(Exercise goal): Quote the lines exactly, starting with the line that contains "for name, piece" and ending with the line that contains "if empty is", and leave out all other lines.

(Supplied information):

════════════════════

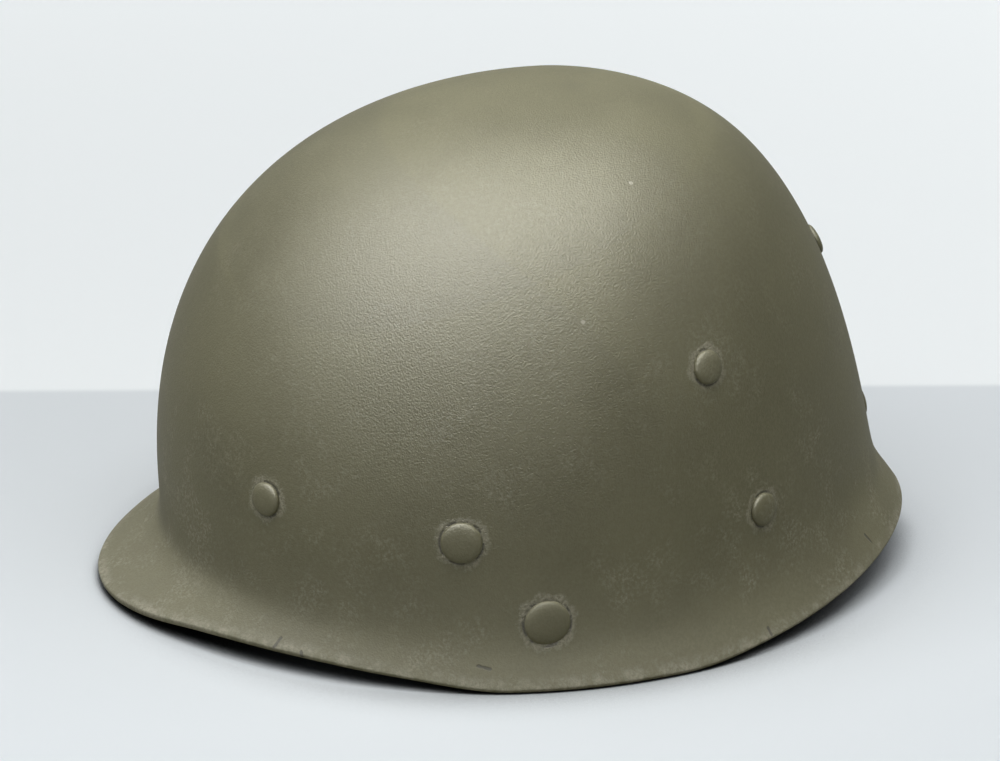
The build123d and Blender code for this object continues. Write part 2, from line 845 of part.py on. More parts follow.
def chinstrap_buckle():
    """Slide buckle on the left leg of the chinstrap."""
    opening_width = chin_width + 2 * buckle_clearance
    opening_height = leather + 2 * buckle_clearance
    ring = frame_ring(chin_buckle_length, opening_width, opening_height, chin_buckle_bar)
    return leg_plane(chin_buckle_place) * ring


def chinstrap_keeper():
    """Leather loop on the right leg of the chinstrap."""
    opening_width = chin_width + 2 * layer_gap
    opening_height = leather + 2 * layer_gap
    ring = frame_ring(keeper_length, opening_width, opening_height, leather / 2)
    return mirror(leg_plane(keeper_place) * ring, about=Plane.YZ)


def right(shape):
    """A left piece mirrored to the right."""
    return mirror(shape, about=Plane.YZ)


def main():
    """Builds every piece and writes one file for each."""
    front_strap = crown_strap(front_seat)
    side_strap = crown_strap(side_seat)
    pieces = {
        "shell": shell(),
        "suspension_rivets": suspension_rivets(),
        "nape_rivets": nape_rivets(),
        "chinstrap_studs": chinstrap_studs(),
        "snap_caps": snap_caps(),
        "snap_sockets": snap_sockets(),
        "suspension_washers": suspension_washers(),
        "nape_washers": nape_washers(),
        "stud_washers": stud_washers(),
        "headband": headband(),
        "crown_strap_front_left": front_strap,
        "crown_strap_front_right": right(front_strap),
        "crown_strap_side_left": side_strap,
        "crown_strap_side_right": right(side_strap),
        "crown_strap_back": crown_strap(back_seat),
        "crown_lace": crown_lace(),
        "sweatband": sweatband(),
        "sweatband_clips": sweatband_clips(),
        "sweatband_buckle": sweatband_buckle(),
        "nape_strap_centre": nape_strap_centre(),
        "nape_strap_left": nape_strap_left(),
        "nape_strap_right": right(nape_strap_left()),
        "nape_buckle_left": nape_buckle_left(),
        "nape_buckle_right": right(nape_buckle_left()),
        "chinstrap": chinstrap(),
        "chinstrap_hooks": chinstrap_hooks(),
        "chinstrap_rivets": chinstrap_rivets(),
        "chinstrap_buckle": chinstrap_buckle(),
        "chinstrap_keeper": chinstrap_keeper(),
    }
    os.makedirs("parts", exist_ok=True)
    for name, piece in pieces.items():
        export_step(piece, f"parts/{name}.step")
        print(name, len(piece.solids()), round(sum(solid.volume for solid in piece.solids()), 1))


if __name__ == "__main__":
    main()
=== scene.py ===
# %% [markdown]
# # A riveted fibre helmet liner
# The real object is a thin shell of cloth laminated with resin, moulded into a dome with a visor in
# front, a flared nape behind and a soft skirt between them, and painted a matt olive drab. Rivets
# through the wall hold a web suspension inside. The frame that this lesson loads holds every piece
# as a plain solid. Here the shell, its rivets and each soft piece are modelled again with numpy,
# and the other metal pieces keep their solids and get worn finishes.

# %% The frame
import math

import bmesh
import bpy
import numpy as np
from mathutils import Matrix


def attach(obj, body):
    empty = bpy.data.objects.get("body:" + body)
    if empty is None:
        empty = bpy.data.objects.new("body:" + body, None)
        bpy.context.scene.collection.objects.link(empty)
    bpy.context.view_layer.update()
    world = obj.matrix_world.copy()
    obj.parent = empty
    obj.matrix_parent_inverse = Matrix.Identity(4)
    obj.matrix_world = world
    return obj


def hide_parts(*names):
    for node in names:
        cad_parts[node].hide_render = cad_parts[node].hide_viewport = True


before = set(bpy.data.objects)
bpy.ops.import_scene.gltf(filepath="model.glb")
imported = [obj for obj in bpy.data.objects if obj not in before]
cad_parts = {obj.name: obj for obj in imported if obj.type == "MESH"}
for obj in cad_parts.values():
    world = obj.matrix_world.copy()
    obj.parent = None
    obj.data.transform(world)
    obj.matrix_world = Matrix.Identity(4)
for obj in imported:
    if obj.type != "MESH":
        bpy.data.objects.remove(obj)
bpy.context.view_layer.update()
mm = 0.001

# %% [markdown]
# ## The camera
# The liner is seen from its left side, a little from the front and from about twenty degrees
# above. The camera could be aimed by hand, but a turn matrix made from where it stands and where it
# looks gives the same frame each time, with the small tilt of the horizon as one more angle.

# %% Camera
camera_place = np.array([1.14698, -0.27942, 0.49750])
camera_target = np.array([0.0, -0.00297, 0.06175])
camera_roll = math.radians(0.377)
camera_lens, sensor_width = 134.78, 36.0
scene = bpy.context.scene


def unit(way):
    """Each vector divided by its length."""
    way = np.asarray(way, float)
    return way / np.linalg.norm(way, axis=-1, keepdims=True)


def link(name, data):
    """A new object in the scene."""
    thing = bpy.data.objects.new(name, data)
    scene.collection.objects.link(thing)
    return thing


def aim(thing, place, target, roll=0.0):
    """Turns a thing so that its -Z looks at the target: right is the look crossed with up."""
    look = unit(np.subtract(target, place))
    level = unit(np.cross(look, (0, 0, 1)))
    rise = np.cross(level, look)
    right = math.cos(roll) * level + math.sin(roll) * rise
    above = math.cos(roll) * rise - math.sin(roll) * level
    turned = np.eye(4)
    turned[:3] = np.stack([right, above, -look, place], -1)
    thing.matrix_world = Matrix(turned.tolist())


view = bpy.data.cameras.new("view")
view.lens, view.sensor_width, view.sensor_fit = camera_lens, sensor_width, "HORIZONTAL"
view.clip_start = 0.05
scene.camera = link("camera", view)
aim(scene.camera, camera_place, camera_target, camera_roll)
scene.view_settings.view_transform = "Standard"
print("camera at", camera_place.round(3), "lens", camera_lens)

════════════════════

(Exercise answer):
    for name, piece in pieces.items():
        export_step(piece, f"parts/{name}.step")
        print(name, len(piece.solids()), round(sum(solid.volume for solid in piece.solids()), 1))


if __name__ == "__main__":
    main()
=== scene.py ===
# %% [markdown]
# # A riveted fibre helmet liner
# The real object is a thin shell of cloth laminated with resin, moulded into a dome with a visor in
# front, a flared nape behind and a soft skirt between them, and painted a matt olive drab. Rivets
# through the wall hold a web suspension inside. The frame that this lesson loads holds every piece
# as a plain solid. Here the shell, its rivets and each soft piece are modelled again with numpy,
# and the other metal pieces keep their solids and get worn finishes.

# %% The frame
import math

import bmesh
import bpy
import numpy as np
from mathutils import Matrix


def attach(obj, body):
    empty = bpy.data.objects.get("body:" + body)
    if empty is None:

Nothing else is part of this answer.